The team at Edge of Reality also did a great job with Harry's regular
enemies. Although Harry has a limited arsenal of fighting moves and
combos, each type of opponent has a unique style that requires a unique
approach to counter. St. Claire's mercenaries are always diving for
cover just out of reach, porcupines can't be fought at close range
unless they miss an attack and tumble on their backs, and if you don't
silence the howler monkeys quickly, their friends will pelt you with
fruit from above. The swinging vines, vanishing sinkholes, crocodiles
and rolling logs of the original have also been cleverly updated.
A handful of special attacks -- including a downward punch, a sling
upgrade and a spinning, "breakdance" attack -- can be purchased from
local shamans who, like the idols they prefer as currency, are hidden
throughout the game. Finding the 30 idols and 3 shamans needed to buy
these essential combos is simple enough during the course of regular
gameplay, and other available upgrades, such as an extra health bar and
extra space in your canteen (which holds water to restore health) come
pretty cheap. Unlocking the original Pitfall! for the Atari 2600 is
another option, and it's free. This is good, because I've never really
had the patience to find 100% of the hidden items in any game. Players
who enjoy that type of thing will be in it purely for the bragging
rights or the chance to play Pitfall II: The Lost Caverns (another Atari
2600 title), because the other items on the shaman's menu are all
"guides" that simply point out hidden idols you've missed.
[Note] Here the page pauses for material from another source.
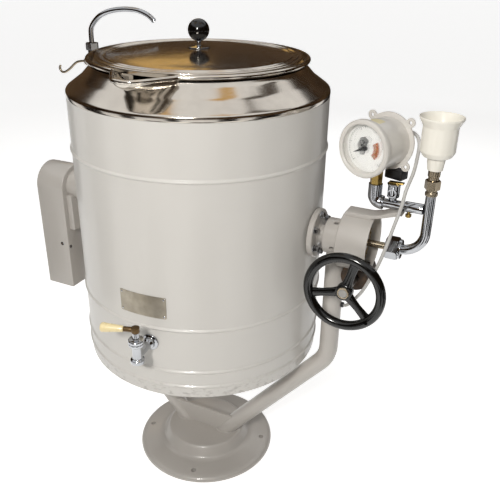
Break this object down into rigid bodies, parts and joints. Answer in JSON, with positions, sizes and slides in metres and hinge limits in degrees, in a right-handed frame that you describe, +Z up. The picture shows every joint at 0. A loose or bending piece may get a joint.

I'm a little ambivalent about the game's "direct control" scheme. At
several points, the scheme has you control Harry's arm movements with
dual joysticks. It works very well when using items like the sling,
pick-axes and shield; it's workable when using the canteen and torch or
pulling the levers in the game's puzzles; but it's awkward when trying
to perform simpler tasks like grabbing the hidden idols.
When throwing dynamite, paddling your raft or scaling a wall with the
pick-axes, you definitely see what the designers were getting at with
these controls -- the joysticks, in those situations, do generate a more
immersive experience. However, that comes at the cost of less intuitive
controls at other points. Notably, the right and left triggers are the
only way to turn Harry right and left. It works OK, but there's a
30-minute frustration curve at the beginning of the game, and I never
completely got used to it. The camera compensates when you're running
around, and it does a pretty good job of keeping up when you're
fighting, but on levels that required extensive jumping from place to
place, not being able to use a joystick to turn felt like a handicap.
Still, "direct control" is not so much of a flaw as an innovation that
seems to need some additional tweaking.
All told, the developers at Edge of Reality have created a terrific pick
for younger gamers and a great update for older fans of the series.